%%

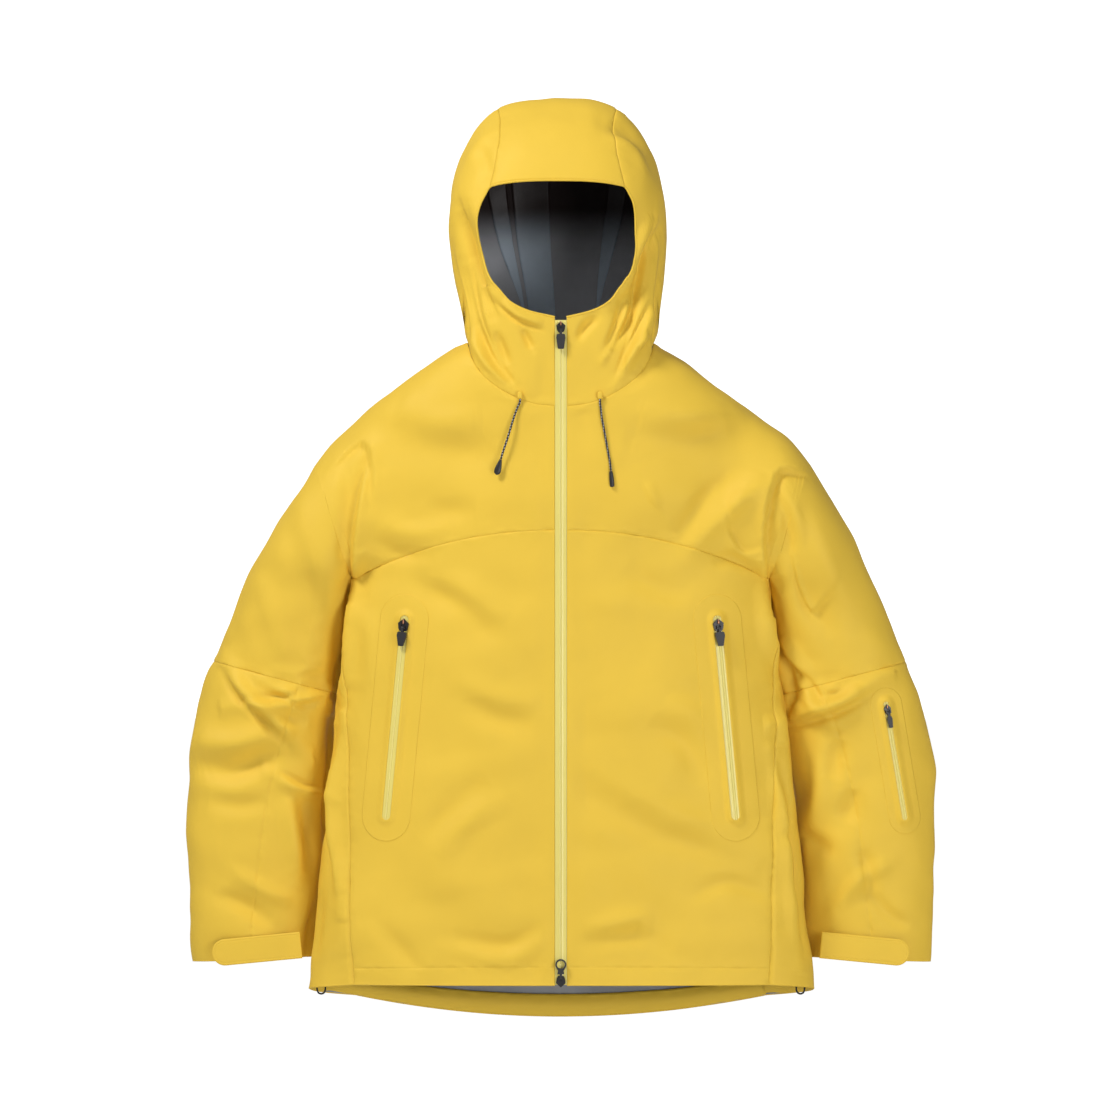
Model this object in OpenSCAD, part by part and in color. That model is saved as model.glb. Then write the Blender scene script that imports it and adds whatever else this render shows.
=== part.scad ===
// Hooded hardshell jacket, closed and hanging as if worn, in millimetres.
// The origin is the hanger loop at the centre of the back neck. +Z is up and the front faces -Y.
// Left and right are the wearer's, so the left side is +X.

/* [Body] */
// Distance from the back neck down to the front hem
front_length = 748; // [730:1:760]
// How much lower the back hem hangs than the front hem
hem_drop = 37; // [25:1:45]
// Half of the body's width at the hem
hem_half = 307; // [300:1:312]
// Half of the body's width at the underarm
chest_half = 252; // [248:1:256]
// Depth of the body from front to back
body_depth = 190; // [180:1:200]
// Thickness of the three-layer fabric
fabric_t = 1.2; // [1:0.1:1.6]

/* [Hood] */
// Half of the hood's greatest width
hood_half = 131; // [128:1:134]
// Height of the hood's crown above the back neck
hood_height = 318; // [312:1:322]

/* [Front zip] */
// Width of the two zip tapes together
zip_w = 14; // [13:0.5:16]
// Height of the zip's top end above the back neck
zip_top = 50; // [44:1:52]
// Travel of the top slider
top_slider_travel = 420; // [100:10:440]

/* [Pockets] */
// Width of a hand pocket's zip
pocket_zip_w = 12; // [10:0.5:14]
// Width of the sleeve pocket's zip
sleeve_zip_w = 8; // [7:0.5:9]

/* [Cuffs] */
// Length of the cuff's tab
tab_length = 108; // [96:1:110]
// Height of the cuff's tab
tab_height = 32; // [28:1:33]

/* [Cords] */
// Diameter of the hood's cord
cord_d = 2.6; // [2.4:0.1:3]
// Diameter of the elastic cord in the hem
hem_cord_d = 2.8; // [2.4:0.1:3]

/* [Hidden] */

shell_colour = [0.91, 0.76, 0.31];
zip_colour = [0.90, 0.83, 0.46];
hardware_colour = [0.07, 0.07, 0.08];
lining_colour = [0.36, 0.37, 0.39];

seam_gap = 0.4;      // clearance between panels that are sewn edge to edge
round_n = 2.2;       // how square the body's and the sleeve's cross-sections are; 2 is an ellipse
front_y = -140;      // plane of the front zip
zip_half = zip_w / 2;
panel_edge = zip_half + seam_gap;
side_seam_x = 246;
armhole_x = 225;
neck_x = 112;        // the neck seam meets the shoulder line here
neck_side_z = 24;
neck_front_z = -53;
shoulder_x = 248;    // the shoulder line ends here, above the sleeve's outer edge
shoulder_z = -71;
armpit_z = -262;
back_hem_z = -front_length - hem_drop;
seam_reach = 250;    // the yoke seams are drawn as curves over this half-width
seam_curve = 2.2;    // and bend more sharply the higher this is
yoke_seam_z = -202;  // the front yoke seam at the zip, and how far it falls towards the armhole
yoke_seam_fall = 60;
back_seam_z = -170;  // the same at the back
back_seam_fall = 92;

// Half-width of the body, and the place of its back, by height
width_by_z = [[back_hem_z, hem_half], [-front_length, hem_half], [-646, 296], [-526, 283],
    [-406, 269],
    [armpit_z, chest_half], [shoulder_z, shoulder_x],
    [neck_side_z, neck_x]];
back_by_z = [[armpit_z, body_depth + front_y], [-150, body_depth + front_y - 3], [-70, 35],
    [0, 5], [neck_side_z, 0]];

function half_width(z) = lookup(z, width_by_z);
function back_y(z) = lookup(z, back_by_z);
function mid_y(z) = (back_y(z) + front_y) / 2;
function half_depth(z) = (back_y(z) - front_y) / 2;
function bulge(q) = pow(max(0, 1 - pow(min(1, abs(q)), round_n)), 1 / round_n);
// Half of the thickness that the body has at (x, z), less an inset; the fabric keeps its thickness at a seam
function body_half(x, z, inset) = max(seam_gap / 2 + fabric_t - min(inset, fabric_t),
    half_depth(z) * bulge(x / half_width(z)) - inset);
function front_skin(x, z, inset = 0) = [x, mid_y(z) - body_half(x, z, inset), z];
function back_skin(x, z, inset = 0) = [x, mid_y(z) + body_half(x, z, inset), z];

// Seams and hems, as heights over x
function yoke_seam(x) = yoke_seam_z - yoke_seam_fall * pow(abs(x) / seam_reach, seam_curve);
function back_yoke_seam(x) = back_seam_z - back_seam_fall * pow(abs(x) / seam_reach, seam_curve);
function back_hem(x) = back_hem_z + hem_drop * pow(abs(x) / hem_half, 2);
function shoulder_line(x) =
    neck_side_z + (abs(x) - neck_x) * (shoulder_z - neck_side_z) / (shoulder_x - neck_x);
function neck_front(x) = neck_front_z + (neck_side_z - neck_front_z) * pow(abs(x) / neck_x, 5);
function neck_back(x) = neck_side_z * pow(abs(x) / neck_x, 4);

function mix(a, b, t) = a + (b - a) * t;
function unit(v) = v / norm(v);

// A closed sheet between two grids of points, outer[i][j] and inner[i][j]
module sheet(outer, inner) {
    nu = len(outer);
    nv = len(outer[0]);
    half = nu * nv;
    function quad(a, b, c, d) = [[a, c, b], [a, d, c]];
    polyhedron(
        points = concat([for (row = outer) each row], [for (row = inner) each row]),
        faces = [
            for (i = [0:nu - 2], j = [0:nv - 2])
                let (a = i * nv + j, b = a + nv)
                each concat(quad(a, b, b + 1, a + 1),
                    quad(half + a, half + a + 1, half + b + 1, half + b)),
            for (i = [0:nu - 2])
                let (a = i * nv, b = a + nv, c = a + nv - 1, d = c + nv)
                each concat(quad(a, half + a, half + b, b), quad(c, d, half + d, half + c)),
            for (j = [0:nv - 2])
                let (a = j, b = j + 1, c = (nu - 1) * nv + j, d = c + 1)
                each concat(quad(a, b, half + b, half + a), quad(c, half + c, half + d, d))]);
}

// A closed tube wall between two grids, round in j and open at both ends in i
module tube_wall(outer, inner) {
    nu = len(outer);
    nv = len(outer[0]);
    half = nu * nv;
    function quad(a, b, c, d) = [[a, c, b], [a, d, c]];
    polyhedron(
        points = concat([for (row = outer) each row], [for (row = inner) each row]),
        faces = [
            for (i = [0:nu - 2], j = [0:nv - 1])
                let (k = (j + 1) % nv, a = i * nv + j, b = i * nv + k, c = a + nv, d = b + nv)
                each concat(quad(a, c, d, b), quad(half + a, half + b, half + d, half + c)),
            for (j = [0:nv - 1])
                let (k = (j + 1) % nv, e = (nu - 1) * nv)
                each concat(quad(j, k, half + k, half + j),
                    quad(e + j, half + e + j, half + e + k, e + k))]);
}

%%

» **EXERCISE**
Quote the whole listing above, leaving nothing out.

» **SOLUTION TO THE EXERCISE**
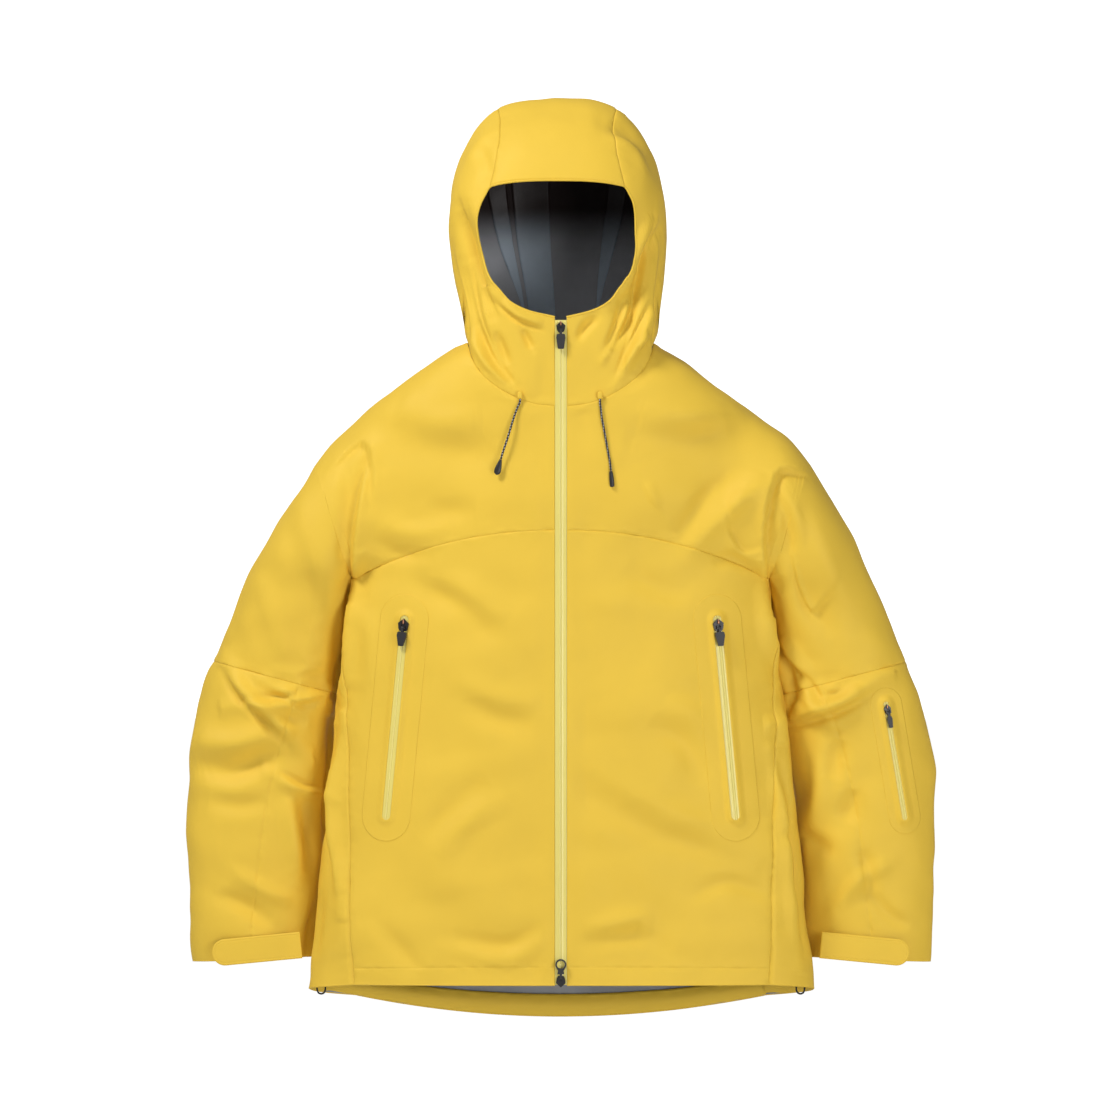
Model this object in OpenSCAD, part by part and in color. That model is saved as model.glb. Then write the Blender scene script that imports it and adds whatever else this render shows.
=== part.scad ===
// Hooded hardshell jacket, closed and hanging as if worn, in millimetres.
// The origin is the hanger loop at the centre of the back neck. +Z is up and the front faces -Y.
// Left and right are the wearer's, so the left side is +X.

/* [Body] */
// Distance from the back neck down to the front hem
front_length = 748; // [730:1:760]
// How much lower the back hem hangs than the front hem
hem_drop = 37; // [25:1:45]
// Half of the body's width at the hem
hem_half = 307; // [300:1:312]
// Half of the body's width at the underarm
chest_half = 252; // [248:1:256]
// Depth of the body from front to back
body_depth = 190; // [180:1:200]
// Thickness of the three-layer fabric
fabric_t = 1.2; // [1:0.1:1.6]

/* [Hood] */
// Half of the hood's greatest width
hood_half = 131; // [128:1:134]
// Height of the hood's crown above the back neck
hood_height = 318; // [312:1:322]

/* [Front zip] */
// Width of the two zip tapes together
zip_w = 14; // [13:0.5:16]
// Height of the zip's top end above the back neck
zip_top = 50; // [44:1:52]
// Travel of the top slider
top_slider_travel = 420; // [100:10:440]

/* [Pockets] */
// Width of a hand pocket's zip
pocket_zip_w = 12; // [10:0.5:14]
// Width of the sleeve pocket's zip
sleeve_zip_w = 8; // [7:0.5:9]

/* [Cuffs] */
// Length of the cuff's tab
tab_length = 108; // [96:1:110]
// Height of the cuff's tab
tab_height = 32; // [28:1:33]

/* [Cords] */
// Diameter of the hood's cord
cord_d = 2.6; // [2.4:0.1:3]
// Diameter of the elastic cord in the hem
hem_cord_d = 2.8; // [2.4:0.1:3]

/* [Hidden] */

shell_colour = [0.91, 0.76, 0.31];
zip_colour = [0.90, 0.83, 0.46];
hardware_colour = [0.07, 0.07, 0.08];
lining_colour = [0.36, 0.37, 0.39];

seam_gap = 0.4;      // clearance between panels that are sewn edge to edge
round_n = 2.2;       // how square the body's and the sleeve's cross-sections are; 2 is an ellipse
front_y = -140;      // plane of the front zip
zip_half = zip_w / 2;
panel_edge = zip_half + seam_gap;
side_seam_x = 246;
armhole_x = 225;
neck_x = 112;        // the neck seam meets the shoulder line here
neck_side_z = 24;
neck_front_z = -53;
shoulder_x = 248;    // the shoulder line ends here, above the sleeve's outer edge
shoulder_z = -71;
armpit_z = -262;
back_hem_z = -front_length - hem_drop;
seam_reach = 250;    // the yoke seams are drawn as curves over this half-width
seam_curve = 2.2;    // and bend more sharply the higher this is
yoke_seam_z = -202;  // the front yoke seam at the zip, and how far it falls towards the armhole
yoke_seam_fall = 60;
back_seam_z = -170;  // the same at the back
back_seam_fall = 92;

// Half-width of the body, and the place of its back, by height
width_by_z = [[back_hem_z, hem_half], [-front_length, hem_half], [-646, 296], [-526, 283],
    [-406, 269],
    [armpit_z, chest_half], [shoulder_z, shoulder_x],
    [neck_side_z, neck_x]];
back_by_z = [[armpit_z, body_depth + front_y], [-150, body_depth + front_y - 3], [-70, 35],
    [0, 5], [neck_side_z, 0]];

function half_width(z) = lookup(z, width_by_z);
function back_y(z) = lookup(z, back_by_z);
function mid_y(z) = (back_y(z) + front_y) / 2;
function half_depth(z) = (back_y(z) - front_y) / 2;
function bulge(q) = pow(max(0, 1 - pow(min(1, abs(q)), round_n)), 1 / round_n);
// Half of the thickness that the body has at (x, z), less an inset; the fabric keeps its thickness at a seam
function body_half(x, z, inset) = max(seam_gap / 2 + fabric_t - min(inset, fabric_t),
    half_depth(z) * bulge(x / half_width(z)) - inset);
function front_skin(x, z, inset = 0) = [x, mid_y(z) - body_half(x, z, inset), z];
function back_skin(x, z, inset = 0) = [x, mid_y(z) + body_half(x, z, inset), z];

// Seams and hems, as heights over x
function yoke_seam(x) = yoke_seam_z - yoke_seam_fall * pow(abs(x) / seam_reach, seam_curve);
function back_yoke_seam(x) = back_seam_z - back_seam_fall * pow(abs(x) / seam_reach, seam_curve);
function back_hem(x) = back_hem_z + hem_drop * pow(abs(x) / hem_half, 2);
function shoulder_line(x) =
    neck_side_z + (abs(x) - neck_x) * (shoulder_z - neck_side_z) / (shoulder_x - neck_x);
function neck_front(x) = neck_front_z + (neck_side_z - neck_front_z) * pow(abs(x) / neck_x, 5);
function neck_back(x) = neck_side_z * pow(abs(x) / neck_x, 4);

function mix(a, b, t) = a + (b - a) * t;
function unit(v) = v / norm(v);

// A closed sheet between two grids of points, outer[i][j] and inner[i][j]
module sheet(outer, inner) {
    nu = len(outer);
    nv = len(outer[0]);
    half = nu * nv;
    function quad(a, b, c, d) = [[a, c, b], [a, d, c]];
    polyhedron(
        points = concat([for (row = outer) each row], [for (row = inner) each row]),
        faces = [
            for (i = [0:nu - 2], j = [0:nv - 2])
                let (a = i * nv + j, b = a + nv)
                each concat(quad(a, b, b + 1, a + 1),
                    quad(half + a, half + a + 1, half + b + 1, half + b)),
            for (i = [0:nu - 2])
                let (a = i * nv, b = a + nv, c = a + nv - 1, d = c + nv)
                each concat(quad(a, half + a, half + b, b), quad(c, d, half + d, half + c)),
            for (j = [0:nv - 2])
                let (a = j, b = j + 1, c = (nu - 1) * nv + j, d = c + 1)
                each concat(quad(a, b, half + b, half + a), quad(c, half + c, half + d, d))]);
}

// A closed tube wall between two grids, round in j and open at both ends in i
module tube_wall(outer, inner) {
    nu = len(outer);
    nv = len(outer[0]);
    half = nu * nv;
    function quad(a, b, c, d) = [[a, c, b], [a, d, c]];
    polyhedron(
        points = concat([for (row = outer) each row], [for (row = inner) each row]),
        faces = [
            for (i = [0:nu - 2], j = [0:nv - 1])
                let (k = (j + 1) % nv, a = i * nv + j, b = i * nv + k, c = a + nv, d = b + nv)
                each concat(quad(a, c, d, b), quad(half + a, half + b, half + d, half + c)),
            for (j = [0:nv - 1])
                let (k = (j + 1) % nv, e = (nu - 1) * nv)
                each concat(quad(j, k, half + k, half + j),
                    quad(e + j, half + e + j, half + e + k, e + k))]);
}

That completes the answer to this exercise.